* _INPUT RECORDS_:
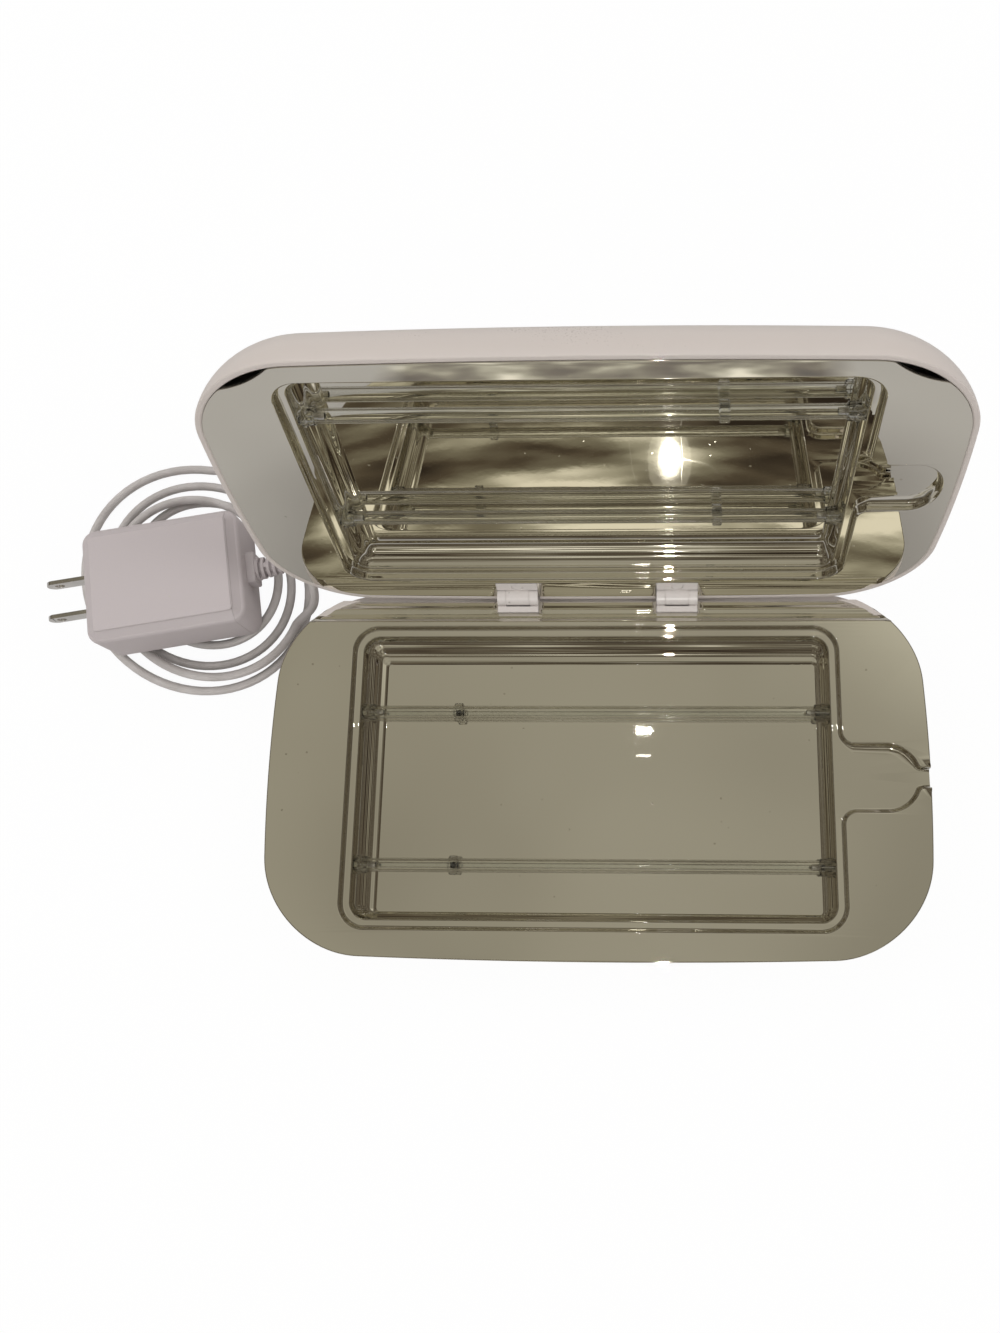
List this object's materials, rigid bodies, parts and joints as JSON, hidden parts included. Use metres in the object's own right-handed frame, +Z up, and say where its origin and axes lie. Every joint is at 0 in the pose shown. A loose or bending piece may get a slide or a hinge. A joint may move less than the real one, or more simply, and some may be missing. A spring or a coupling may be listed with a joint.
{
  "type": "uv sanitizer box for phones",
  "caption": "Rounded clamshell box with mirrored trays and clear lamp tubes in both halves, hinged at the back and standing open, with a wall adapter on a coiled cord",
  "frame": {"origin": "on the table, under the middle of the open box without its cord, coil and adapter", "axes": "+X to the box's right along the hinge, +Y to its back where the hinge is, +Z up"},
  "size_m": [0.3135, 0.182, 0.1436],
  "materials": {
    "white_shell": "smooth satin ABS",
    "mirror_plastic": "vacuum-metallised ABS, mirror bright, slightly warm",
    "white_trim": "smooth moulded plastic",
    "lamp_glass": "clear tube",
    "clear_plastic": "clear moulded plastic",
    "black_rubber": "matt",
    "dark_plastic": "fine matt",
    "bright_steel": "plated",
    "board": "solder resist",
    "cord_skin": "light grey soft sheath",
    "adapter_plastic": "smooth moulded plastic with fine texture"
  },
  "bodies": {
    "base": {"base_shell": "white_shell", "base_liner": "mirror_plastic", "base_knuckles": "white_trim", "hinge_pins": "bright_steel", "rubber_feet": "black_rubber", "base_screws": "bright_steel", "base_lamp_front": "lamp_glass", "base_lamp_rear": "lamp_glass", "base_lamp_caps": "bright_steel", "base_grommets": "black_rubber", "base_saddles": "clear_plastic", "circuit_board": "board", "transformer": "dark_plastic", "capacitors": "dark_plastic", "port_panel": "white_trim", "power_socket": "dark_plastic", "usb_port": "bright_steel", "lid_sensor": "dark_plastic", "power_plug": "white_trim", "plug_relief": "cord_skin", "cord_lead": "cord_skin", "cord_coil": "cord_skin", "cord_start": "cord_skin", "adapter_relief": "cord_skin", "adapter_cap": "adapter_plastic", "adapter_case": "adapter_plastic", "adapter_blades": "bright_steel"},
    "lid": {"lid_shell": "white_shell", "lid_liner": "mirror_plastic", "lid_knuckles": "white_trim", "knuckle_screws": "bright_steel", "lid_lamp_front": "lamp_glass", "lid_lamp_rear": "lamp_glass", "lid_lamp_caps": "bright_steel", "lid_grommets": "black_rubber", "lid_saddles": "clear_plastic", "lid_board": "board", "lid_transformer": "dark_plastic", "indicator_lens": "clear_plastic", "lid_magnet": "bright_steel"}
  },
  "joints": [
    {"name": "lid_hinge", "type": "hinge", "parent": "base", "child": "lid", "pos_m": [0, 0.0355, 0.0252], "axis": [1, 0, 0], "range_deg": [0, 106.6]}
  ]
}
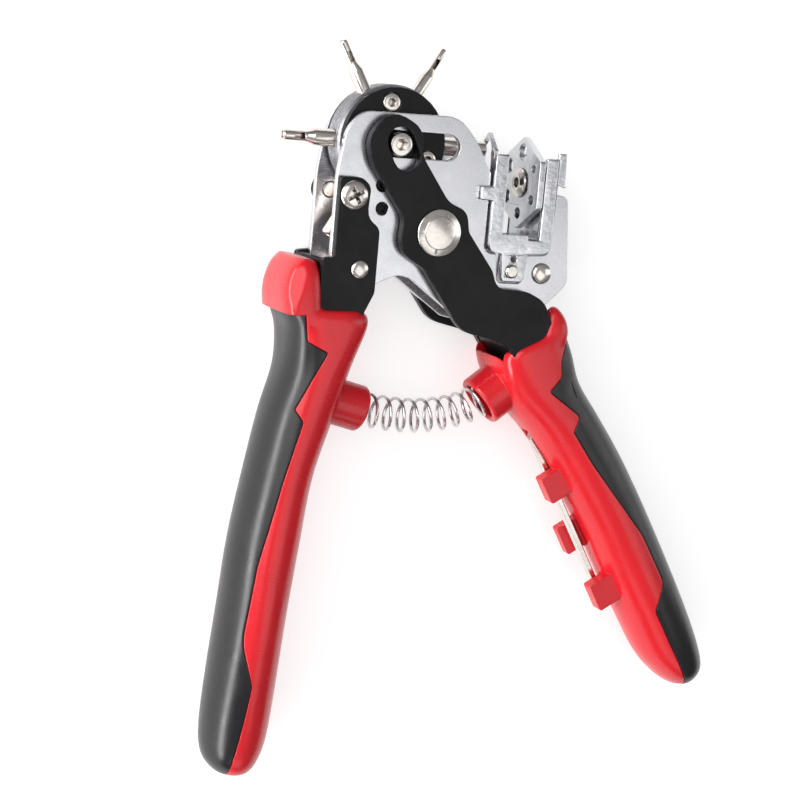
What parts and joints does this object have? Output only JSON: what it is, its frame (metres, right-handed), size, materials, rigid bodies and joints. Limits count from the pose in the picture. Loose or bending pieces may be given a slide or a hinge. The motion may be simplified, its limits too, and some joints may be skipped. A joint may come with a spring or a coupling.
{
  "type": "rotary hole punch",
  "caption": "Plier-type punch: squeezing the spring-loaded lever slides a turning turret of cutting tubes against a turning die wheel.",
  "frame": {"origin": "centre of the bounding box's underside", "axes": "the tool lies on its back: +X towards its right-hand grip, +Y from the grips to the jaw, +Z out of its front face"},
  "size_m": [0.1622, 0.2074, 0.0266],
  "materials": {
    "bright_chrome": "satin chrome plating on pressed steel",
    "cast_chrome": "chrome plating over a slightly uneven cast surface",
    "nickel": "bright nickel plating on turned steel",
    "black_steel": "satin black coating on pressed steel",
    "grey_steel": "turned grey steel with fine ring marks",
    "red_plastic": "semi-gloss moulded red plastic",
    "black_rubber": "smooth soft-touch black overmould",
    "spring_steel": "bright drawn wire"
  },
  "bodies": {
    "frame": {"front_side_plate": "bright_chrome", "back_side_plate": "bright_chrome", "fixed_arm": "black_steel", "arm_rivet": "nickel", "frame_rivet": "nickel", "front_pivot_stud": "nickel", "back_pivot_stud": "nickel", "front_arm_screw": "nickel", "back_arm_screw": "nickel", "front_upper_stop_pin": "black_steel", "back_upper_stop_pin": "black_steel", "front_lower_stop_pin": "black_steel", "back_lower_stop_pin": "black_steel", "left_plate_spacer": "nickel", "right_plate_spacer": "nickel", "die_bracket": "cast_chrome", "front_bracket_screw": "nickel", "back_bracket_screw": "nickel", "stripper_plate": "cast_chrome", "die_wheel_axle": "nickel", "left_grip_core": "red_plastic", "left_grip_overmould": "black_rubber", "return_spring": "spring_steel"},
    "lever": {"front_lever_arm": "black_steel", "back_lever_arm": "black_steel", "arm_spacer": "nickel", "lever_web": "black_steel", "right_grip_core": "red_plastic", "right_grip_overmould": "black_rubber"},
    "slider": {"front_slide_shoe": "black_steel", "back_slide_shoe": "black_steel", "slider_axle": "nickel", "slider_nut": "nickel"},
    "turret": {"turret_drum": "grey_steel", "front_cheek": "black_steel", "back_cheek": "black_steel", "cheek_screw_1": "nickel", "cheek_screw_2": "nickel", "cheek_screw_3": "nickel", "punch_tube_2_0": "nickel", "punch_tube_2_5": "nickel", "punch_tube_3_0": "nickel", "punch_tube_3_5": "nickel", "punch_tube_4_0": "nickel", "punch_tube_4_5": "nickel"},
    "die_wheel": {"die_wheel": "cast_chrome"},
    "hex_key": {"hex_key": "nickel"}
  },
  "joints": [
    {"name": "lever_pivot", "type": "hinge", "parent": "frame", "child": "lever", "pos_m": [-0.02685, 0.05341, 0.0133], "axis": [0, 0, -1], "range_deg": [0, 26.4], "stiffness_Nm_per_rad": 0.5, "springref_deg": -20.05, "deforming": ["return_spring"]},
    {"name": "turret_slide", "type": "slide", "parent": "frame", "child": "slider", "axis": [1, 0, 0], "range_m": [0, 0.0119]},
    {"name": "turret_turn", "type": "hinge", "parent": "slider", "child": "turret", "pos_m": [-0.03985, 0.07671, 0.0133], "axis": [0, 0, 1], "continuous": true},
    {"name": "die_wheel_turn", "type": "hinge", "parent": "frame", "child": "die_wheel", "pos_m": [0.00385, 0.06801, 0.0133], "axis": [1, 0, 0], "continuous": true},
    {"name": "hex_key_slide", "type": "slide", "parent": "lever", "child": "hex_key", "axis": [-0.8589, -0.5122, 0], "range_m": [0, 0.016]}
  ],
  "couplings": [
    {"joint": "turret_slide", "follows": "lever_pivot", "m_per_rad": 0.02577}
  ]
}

* _WORK TO BE COMPLETED_: Write out the data again, exactly and in full.

* _TASK RESPONSE_:
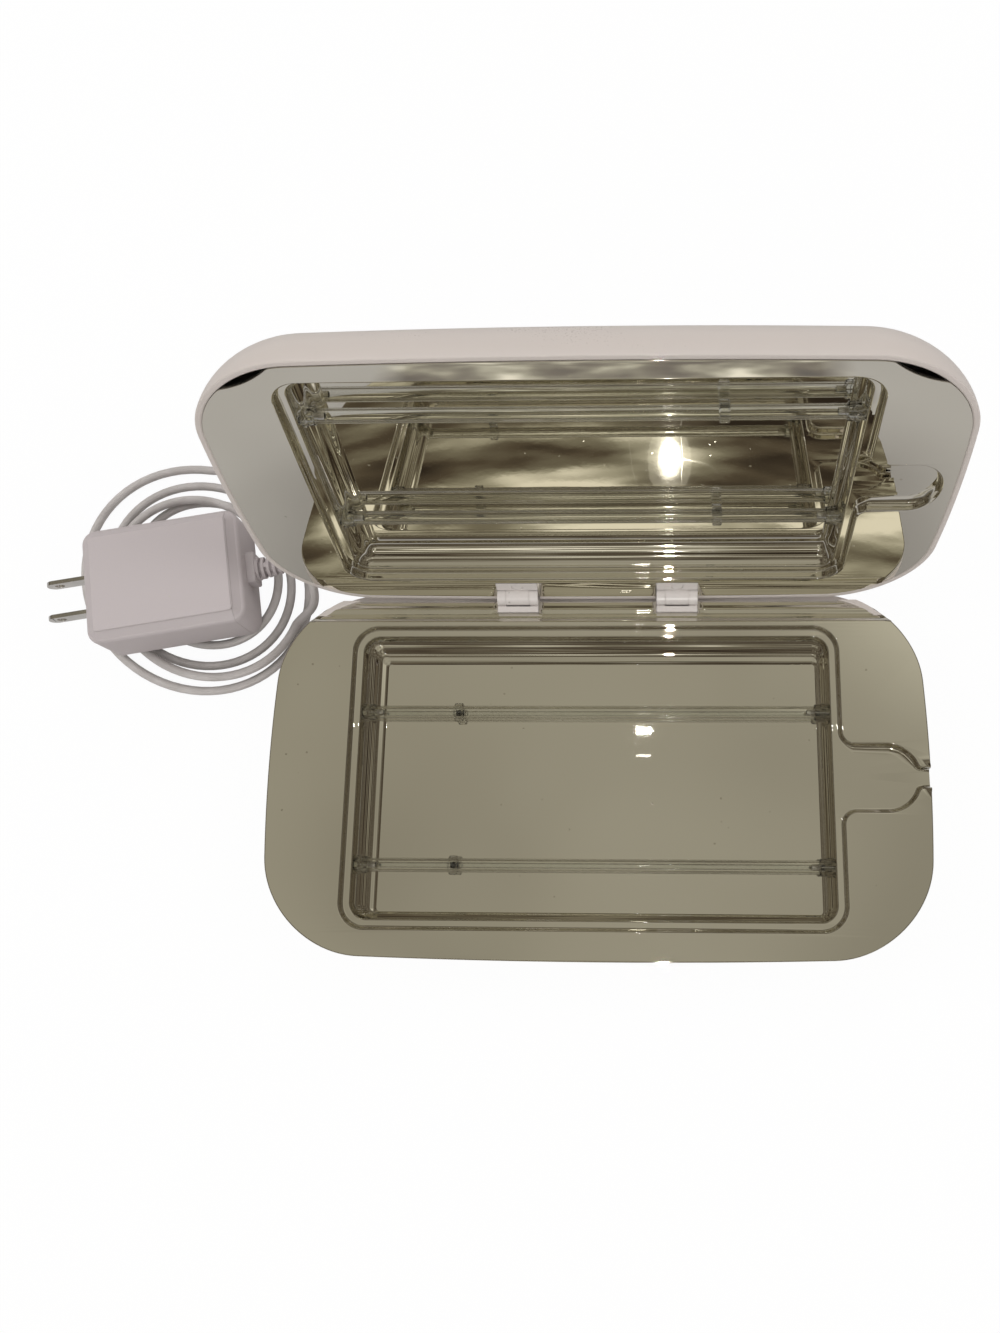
List this object's materials, rigid bodies, parts and joints as JSON, hidden parts included. Use metres in the object's own right-handed frame, +Z up, and say where its origin and axes lie. Every joint is at 0 in the pose shown. A loose or bending piece may get a slide or a hinge. A joint may move less than the real one, or more simply, and some may be missing. A spring or a coupling may be listed with a joint.
{
  "type": "uv sanitizer box for phones",
  "caption": "Rounded clamshell box with mirrored trays and clear lamp tubes in both halves, hinged at the back and standing open, with a wall adapter on a coiled cord",
  "frame": {"origin": "on the table, under the middle of the open box without its cord, coil and adapter", "axes": "+X to the box's right along the hinge, +Y to its back where the hinge is, +Z up"},
  "size_m": [0.3135, 0.182, 0.1436],
  "materials": {
    "white_shell": "smooth satin ABS",
    "mirror_plastic": "vacuum-metallised ABS, mirror bright, slightly warm",
    "white_trim": "smooth moulded plastic",
    "lamp_glass": "clear tube",
    "clear_plastic": "clear moulded plastic",
    "black_rubber": "matt",
    "dark_plastic": "fine matt",
    "bright_steel": "plated",
    "board": "solder resist",
    "cord_skin": "light grey soft sheath",
    "adapter_plastic": "smooth moulded plastic with fine texture"
  },
  "bodies": {
    "base": {"base_shell": "white_shell", "base_liner": "mirror_plastic", "base_knuckles": "white_trim", "hinge_pins": "bright_steel", "rubber_feet": "black_rubber", "base_screws": "bright_steel", "base_lamp_front": "lamp_glass", "base_lamp_rear": "lamp_glass", "base_lamp_caps": "bright_steel", "base_grommets": "black_rubber", "base_saddles": "clear_plastic", "circuit_board": "board", "transformer": "dark_plastic", "capacitors": "dark_plastic", "port_panel": "white_trim", "power_socket": "dark_plastic", "usb_port": "bright_steel", "lid_sensor": "dark_plastic", "power_plug": "white_trim", "plug_relief": "cord_skin", "cord_lead": "cord_skin", "cord_coil": "cord_skin", "cord_start": "cord_skin", "adapter_relief": "cord_skin", "adapter_cap": "adapter_plastic", "adapter_case": "adapter_plastic", "adapter_blades": "bright_steel"},
    "lid": {"lid_shell": "white_shell", "lid_liner": "mirror_plastic", "lid_knuckles": "white_trim", "knuckle_screws": "bright_steel", "lid_lamp_front": "lamp_glass", "lid_lamp_rear": "lamp_glass", "lid_lamp_caps": "bright_steel", "lid_grommets": "black_rubber", "lid_saddles": "clear_plastic", "lid_board": "board", "lid_transformer": "dark_plastic", "indicator_lens": "clear_plastic", "lid_magnet": "bright_steel"}
  },
  "joints": [
    {"name": "lid_hinge", "type": "hinge", "parent": "base", "child": "lid", "pos_m": [0, 0.0355, 0.0252], "axis": [1, 0, 0], "range_deg": [0, 106.6]}
  ]
}
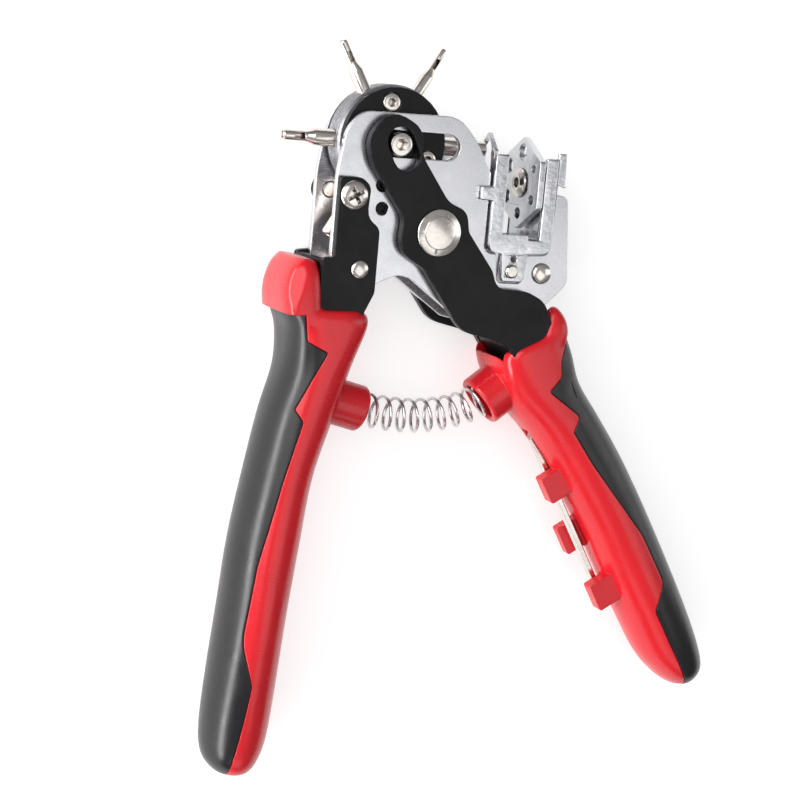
What parts and joints does this object have? Output only JSON: what it is, its frame (metres, right-handed), size, materials, rigid bodies and joints. Limits count from the pose in the picture. Loose or bending pieces may be given a slide or a hinge. The motion may be simplified, its limits too, and some joints may be skipped. A joint may come with a spring or a coupling.
{
  "type": "rotary hole punch",
  "caption": "Plier-type punch: squeezing the spring-loaded lever slides a turning turret of cutting tubes against a turning die wheel.",
  "frame": {"origin": "centre of the bounding box's underside", "axes": "the tool lies on its back: +X towards its right-hand grip, +Y from the grips to the jaw, +Z out of its front face"},
  "size_m": [0.1622, 0.2074, 0.0266],
  "materials": {
    "bright_chrome": "satin chrome plating on pressed steel",
    "cast_chrome": "chrome plating over a slightly uneven cast surface",
    "nickel": "bright nickel plating on turned steel",
    "black_steel": "satin black coating on pressed steel",
    "grey_steel": "turned grey steel with fine ring marks",
    "red_plastic": "semi-gloss moulded red plastic",
    "black_rubber": "smooth soft-touch black overmould",
    "spring_steel": "bright drawn wire"
  },
  "bodies": {
    "frame": {"front_side_plate": "bright_chrome", "back_side_plate": "bright_chrome", "fixed_arm": "black_steel", "arm_rivet": "nickel", "frame_rivet": "nickel", "front_pivot_stud": "nickel", "back_pivot_stud": "nickel", "front_arm_screw": "nickel", "back_arm_screw": "nickel", "front_upper_stop_pin": "black_steel", "back_upper_stop_pin": "black_steel", "front_lower_stop_pin": "black_steel", "back_lower_stop_pin": "black_steel", "left_plate_spacer": "nickel", "right_plate_spacer": "nickel", "die_bracket": "cast_chrome", "front_bracket_screw": "nickel", "back_bracket_screw": "nickel", "stripper_plate": "cast_chrome", "die_wheel_axle": "nickel", "left_grip_core": "red_plastic", "left_grip_overmould": "black_rubber", "return_spring": "spring_steel"},
    "lever": {"front_lever_arm": "black_steel", "back_lever_arm": "black_steel", "arm_spacer": "nickel", "lever_web": "black_steel", "right_grip_core": "red_plastic", "right_grip_overmould": "black_rubber"},
    "slider": {"front_slide_shoe": "black_steel", "back_slide_shoe": "black_steel", "slider_axle": "nickel", "slider_nut": "nickel"},
    "turret": {"turret_drum": "grey_steel", "front_cheek": "black_steel", "back_cheek": "black_steel", "cheek_screw_1": "nickel", "cheek_screw_2": "nickel", "cheek_screw_3": "nickel", "punch_tube_2_0": "nickel", "punch_tube_2_5": "nickel", "punch_tube_3_0": "nickel", "punch_tube_3_5": "nickel", "punch_tube_4_0": "nickel", "punch_tube_4_5": "nickel"},
    "die_wheel": {"die_wheel": "cast_chrome"},
    "hex_key": {"hex_key": "nickel"}
  },
  "joints": [
    {"name": "lever_pivot", "type": "hinge", "parent": "frame", "child": "lever", "pos_m": [-0.02685, 0.05341, 0.0133], "axis": [0, 0, -1], "range_deg": [0, 26.4], "stiffness_Nm_per_rad": 0.5, "springref_deg": -20.05, "deforming": ["return_spring"]},
    {"name": "turret_slide", "type": "slide", "parent": "frame", "child": "slider", "axis": [1, 0, 0], "range_m": [0, 0.0119]},
    {"name": "turret_turn", "type": "hinge", "parent": "slider", "child": "turret", "pos_m": [-0.03985, 0.07671, 0.0133], "axis": [0, 0, 1], "continuous": true},
    {"name": "die_wheel_turn", "type": "hinge", "parent": "frame", "child": "die_wheel", "pos_m": [0.00385, 0.06801, 0.0133], "axis": [1, 0, 0], "continuous": true},
    {"name": "hex_key_slide", "type": "slide", "parent": "lever", "child": "hex_key", "axis": [-0.8589, -0.5122, 0], "range_m": [0, 0.016]}
  ],
  "couplings": [
    {"joint": "turret_slide", "follows": "lever_pivot", "m_per_rad": 0.02577}
  ]
}